- Born: Curtis Kinnard Hairston October 10, 1961 Winston-Salem, North Carolina, US
- Died: January 18, 1996 (aged 34) Winston-Salem, North Carolina, US
- Genres: R&B, funk, soul
- Occupations: Singer, songwriter
- Years active: 1980–1995
- Labels: Pretty Pearl Records, Atlantic, Reverse Spin Entertainment,
- Formerly of: B. B. & Q. Band

= Curtis Hairston =

American singer-songwriter

Curtis Kinnard Hairston (October 10, 1961 – January 18, 1996) was an American soul/funk vocalist, who had a number of top 75 hit singles in the UK and US, both as a solo artist and as a featured artist in the B. B. & Q. Band. Hairston's signature hit came in 1985, when he reached No. 13 in the UK Singles Chart with "I Want Your Lovin' (Just a Little Bit)".

A longtime sufferer of diabetes, Hairston died of related kidney failure at age 34 in Winston-Salem, North Carolina, in January 1996. He had attended both Winston-Salem State University and the Juilliard School of Music.

==Biography==
Curtis Hairston was born in Winston-Salem, North Carolina on October 10, 1961. As a child, he performed in his local choir and by the age of 13, he wanted to pursue a career in music. After completing his education at the Juilliard School of Music, he signed to the Pretty Pearl record label, owned by basketball player Earl Monroe.

His debut single in 1983 was "I Want You (All Tonight)". The track proved moderately successful peaking at number 35 on the US Billboard Dance charts, and number 44 in the UK Singles Chart. In 1984, he did a cover version of Jimmy Cliff's "We All Are One", which became his first Billboard R&B chart hit, reaching number 72. Hairston had his first major hit in 1985 with "I Want Your Lovin' (Just a Little Bit)" which peaked at number 13 on the UK Charts. The success of the song led to an appearance on British music show Top of the Pops, and a music video was also made.

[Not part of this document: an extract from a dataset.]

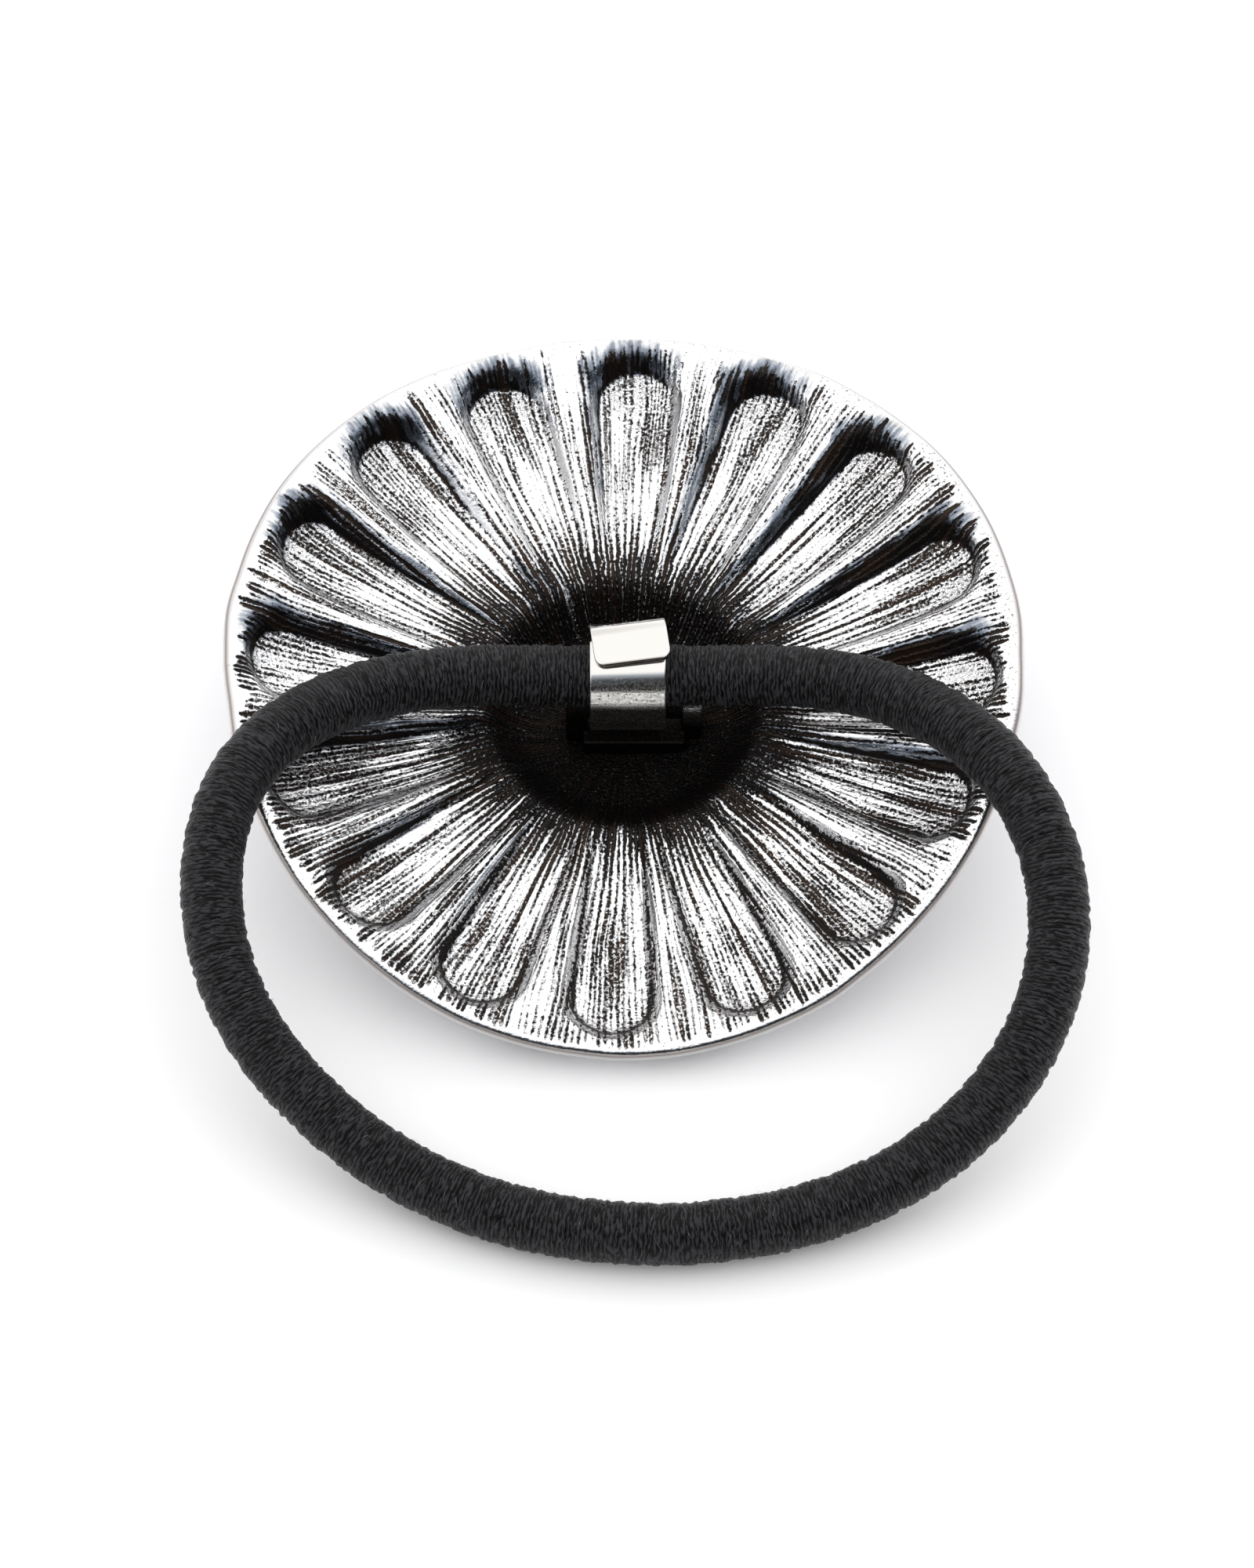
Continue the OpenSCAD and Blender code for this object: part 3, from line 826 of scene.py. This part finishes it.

Hairston performed lead vocals on the majority of songs from the B. B. & Q. Band's 1985 album Genie. The album proved successful in the UK, with both the title track and "Dreamer" becoming top 40 hits.

In 1986, he left Pretty Pearl records and signed to the mainstream label, Atlantic Records. The same year he released first and only solo studio album. The single "Chillin' Out" peaked at number 57 in the UK charts. Hairston released his last solo single "The Morning After" in 1987. In 1990, Hairston collaborated with the jazz group Ready for Reality.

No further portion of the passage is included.